Сибирское начальство стращало «безнадежных к исправлению»: «Сгниешь в Акатуе!» Михаил Бестужев утверждал, что «Акатуй — глубокая яма, окруженная со всех сторон горами».
Жена декабриста Полина Анненкова вместе с другими верила, что близ акатуевских свинцовых рудников «воздух так тяжел, что на 300 верст в окружности нельзя держать никакой птицы — все дохнут…».
Когда на 13-й день пути жандармская тройка доставила Лунина в столицу каторжного края Нерчинский завод, горный начальник полковник Родственный открыл конверт, который не посмели распечатать в Иркутске: «… Отправить Лунина в Акатуевскую тюрьму и, не употребляя в работу, подвергнуть его там строжайшему заключению, отдельно от других преступников». Если бы это распоряжение объявили в Иркутске, могли бы возникнуть толки и сожаления: слишком зловеще — Акатуй… Когда через несколько лет Уварова попросит перевести брата из этой тюрьмы, генерал Дубельт ответит, что III отделение ничего не знает о заключении Лунина в Акатуе…
Позже через акатуевскую каторгу пройдут сотни людей, некоторые доживут до лучших времен, оставят мемуары. Но в лунинские времена — «оставь надежду всяк сюда входящий»; оттуда не пишут писем, оттуда не выносят воспоминаний, туда не ездят купцы и не забредают странники: от Нерчинского завода еще 200 верст — у реки Газимур, близ Газимурского и Нерчинского хребтов.
2. Между 1841-м и 1845-м это более таинственное место, чем истоки Нила или полярные пустыни.
Здесь Михаил Лунин проведет 1696 дней своей жизни, и мы почти ничего не знаем о них. Здесь настигнет его смерть, и мы почти ничего не знаем о ней.

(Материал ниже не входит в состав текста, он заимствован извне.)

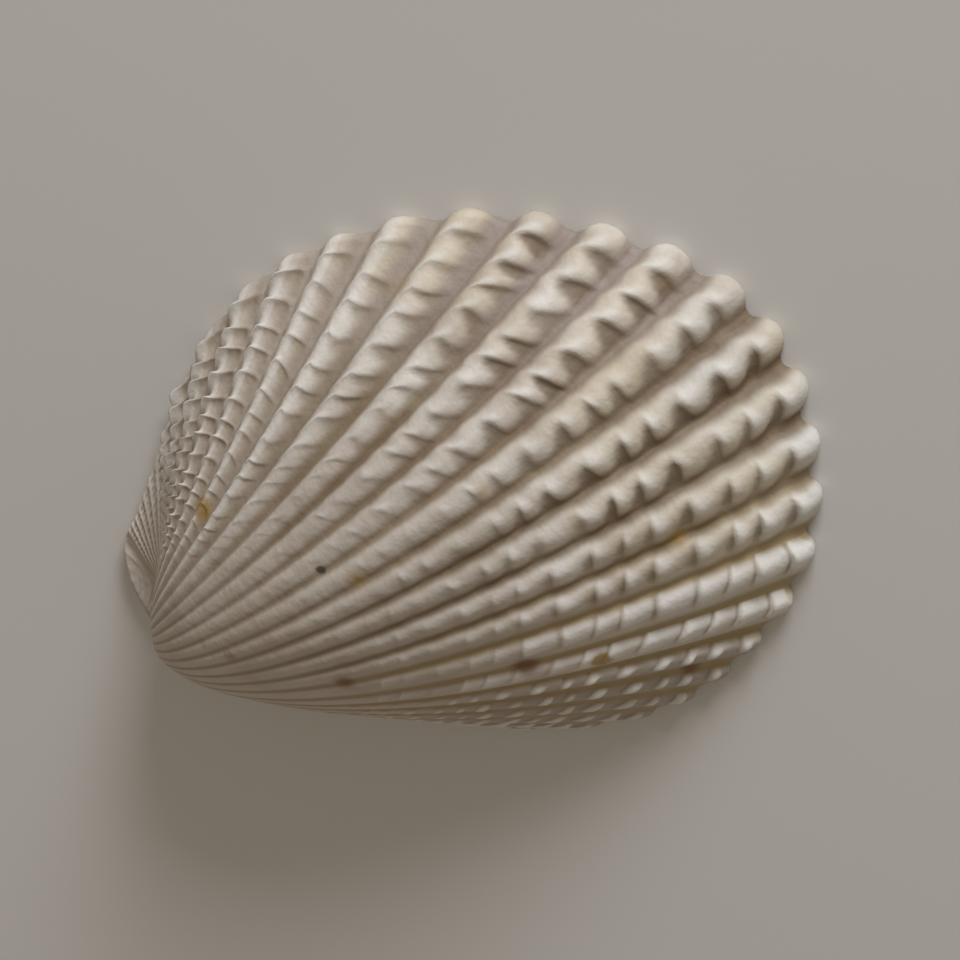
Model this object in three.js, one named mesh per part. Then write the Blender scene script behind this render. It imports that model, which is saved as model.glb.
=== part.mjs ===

3. «Декабрист, полковник кавалергардского полка, Лунин удивлял Льва Николаевича Толстого своей несокрушимой энергиею и сарказмом. В одном из писем с каторги к своей сестре, находящейся в Петербурге, он осмеял назначение министром графа Киселева. Письмо, разумеется, шло через начальство работ, и содержание его сделалось известным в Петербурге. Лунин был прикован к тачке навсегда. Тем не менее смотритель каторжных работ, полный майор и немец по происхождению, ежедневно уходил с осмотра работ, долго смеясь еще по дороге. Так умел Лунин насмешить его под землею и прикованный к тачке».
Воспоминания Сергея Берса показывают, что полвека спустя даже Толстому последние годы Лунина представлялись смутно — истина вперемешку с вымыслом; письмо против Киселева действительно было, но не за то сослали; шутки, способные рассмешить немца-майора, конечно, были, но немца не было и «тачки» не было, хотя было другое, может быть, худшее…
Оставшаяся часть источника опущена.